Born in Amsterdam in 1903, Ina Lohr studied violin at the Muziek-Lyceum Amsterdam and completed her studies there in 1929 with a degree in violin pedagogy. In order to recuperate from the demands of her studies she set off for a vacation in Davos, Switzerland. In the train, however, she suffered an attack of weakness and stopped – almost purely by chance – in Basel, remaining there for the rest of her life, even becoming a citizen of the city in 1942. Very early on she met Paul Sacher – an encounter which was to have great impact on her musical career – becoming his assistant in 1930. It is only with this study that the true extent of her participation in the preparations of the Basel Chamber Orchestra of both early and contemporary music has become evident.
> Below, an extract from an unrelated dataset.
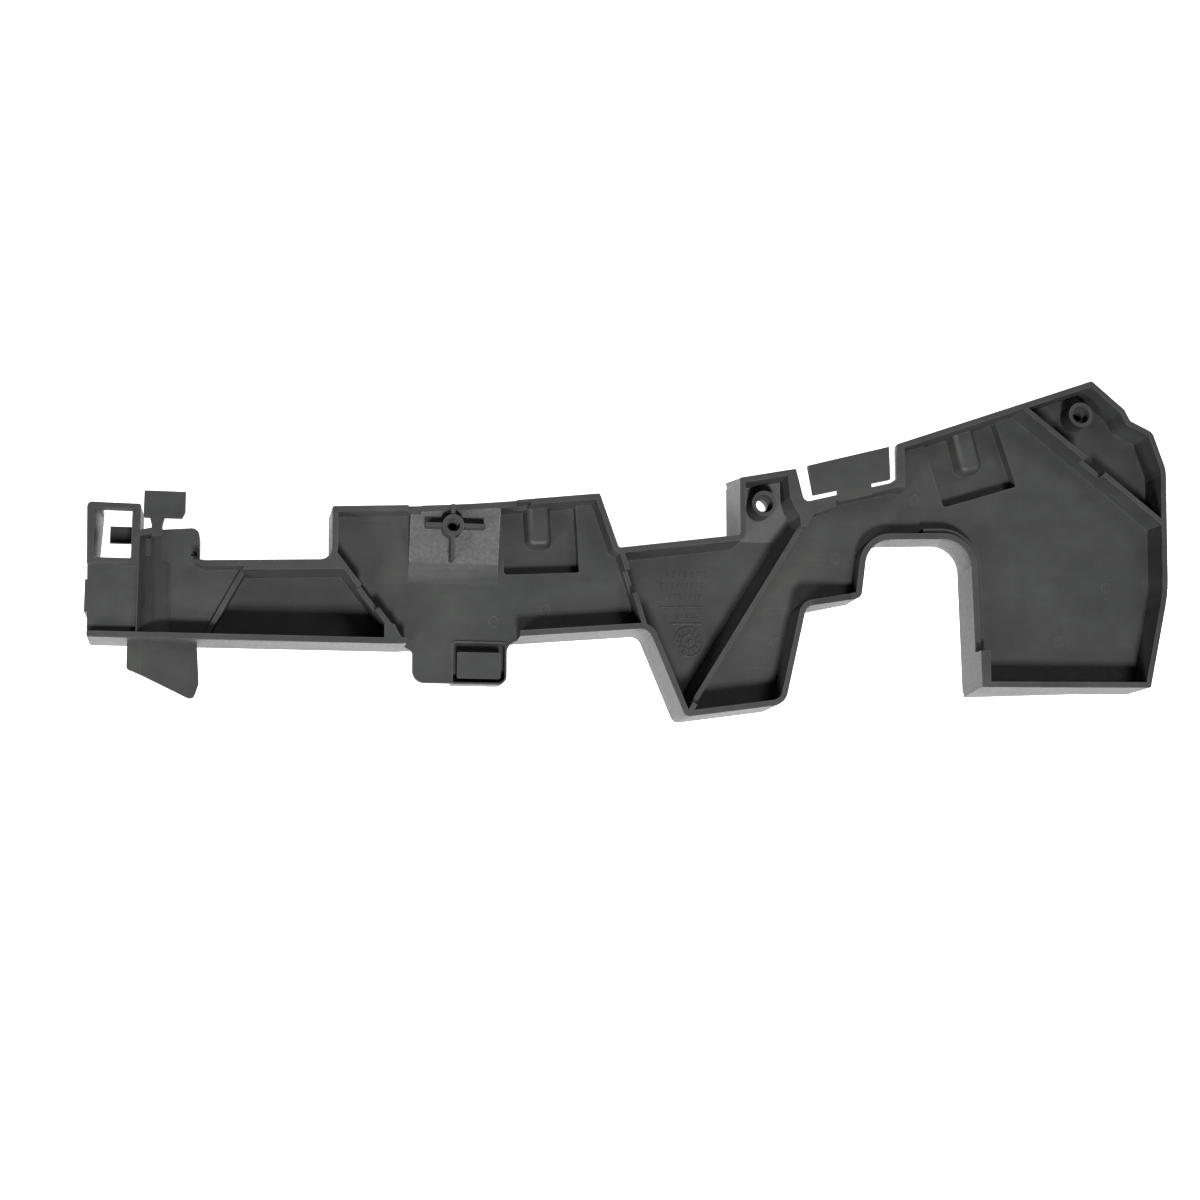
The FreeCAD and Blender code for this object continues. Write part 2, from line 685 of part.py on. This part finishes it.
def flared_wall(start, end, start_flare, end_flare, top):
    """Wedge on the outside of a wall, from its top edge out to a flared foot; the wall runs clockwise."""
    run = V(end[0] - start[0], end[1] - start[1], 0).normalize()
    out = V(-run.y, run.x, 0)
    first = V(start[0], start[1], 0)
    last = V(end[0], end[1], 0)
    lift = V(0, 0, top - EDGE_R)
    inward = out * -WALL
    foot = Part.makePolygon([
        first + inward,
        first + out * start_flare,
        last + out * end_flare,
        last + inward,
        first + inward,
    ])
    crest = Part.makePolygon([
        first + inward + lift,
        first - out * 0.1 + lift,
        last - out * 0.1 + lift,
        last + inward + lift,
        first + inward + lift,
    ])
    return Part.makeLoft([foot, crest], True, True)


def notch_walls(body, outer):
    """Wide rims on both sides of the notch; the arm's side leans away towards the back."""
    low = (X_NOTCH - 3.0, NOTCH_W + 2.0)
    high = (X_NOTCH - 0.2 - NOTCH_RIM, BOX_W + 5.0)
    strip = [low, (X_NOTCH + 1.4, NOTCH_W + 2.0), (X_NOTCH - 1.2, BOX_W + 5.0), high]
    body = body.fuse(prism(sharp(strip), DEEP_FLOOR_Z, RIM_Z).common(outer))
    rim = X_ARM + 0.5
    floor_x = rim + NOTCH_LEAN * (RIM_Z - ARM_FLOOR_Z) / RIM_Z + WALL
    low_y = NOTCH_W + 8.0
    high_y = ARM_W + 6.0
    web = Part.Face(Part.makePolygon([
        V(rim - 2, low_y, 0),
        V(rim + NOTCH_LEAN + WALL, low_y, 0),
        V(floor_x, low_y, ARM_FLOOR_Z),
        V(rim + NOTCH_RIM, low_y, RIM_Z),
        V(rim - 2, low_y, RIM_Z),
        V(rim - 2, low_y, 0),
    ])).extrude(V(0, high_y - low_y, 0))
    body = body.fuse(web.common(outer))
    cut_y = NOTCH_W + 11.0
    away = Part.Face(Part.makePolygon([
        V(rim - 6, cut_y, -1),
        V(rim + NOTCH_LEAN * (RIM_Z + 1) / RIM_Z, cut_y, -1),
        V(rim, cut_y, RIM_Z),
        V(rim - 6, cut_y, RIM_Z),
        V(rim - 6, cut_y, -1),
    ])).extrude(V(0, high_y + 4 - cut_y, 0))
    return body.cut(away)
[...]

At the same time she was responsible for the content and instruction of all of the theory courses during the first thirty years of the Schola Cantorum Basiliensis, as well as for classes in “Hausmusik.”

The source for all of her work was her profound sense of religiosity. She was active in the Swiss “Singbewegung” as well as the introduction of the trial volume of the new hymnal for the German-speaking Protestant church in Switzerland. She taught Protestant church music and liturgy to theology students at the Schola and in 1958 even received an honorary doctorate in theology from the University of Basel. Because of these activities she was invited after World War II to give various workshops aimed at the reform of Protestant church music in the Netherlands. She was so successful there that numerous musicians, such as Gustav Leonhardt, Jan Boeke and Kees Vellekoop came to Basel to study with her. They were followed a few years later by Eric Ericson and Sven-Erik Bäck who were searching for a similar musical renewal in Sweden. At the same time the Early Music movement was itself beginning to strive after a higher level of professionalism, was seeking to free itself from the ideology of dilettantism fundamental to “Hausmusik.” This, among other reasons, is why Ina Lohr’s name is no longer known.

Research on this project has shown how some of the specifically Dutch aspects of her musical training – particularly in regard to the reform of sacred music, both Catholic and Protestant – were taken to Switzerland, transformed and then brought back to the Netherlands. In the course of this process, many national, religious, stylistic, and chronological boundaries were transcended, or perhaps just ignored, blurred or violated. Awareness of these various influences on the development of the Early Music movement in the 20th century brings a new understanding of our practice today, its sources and its limitations.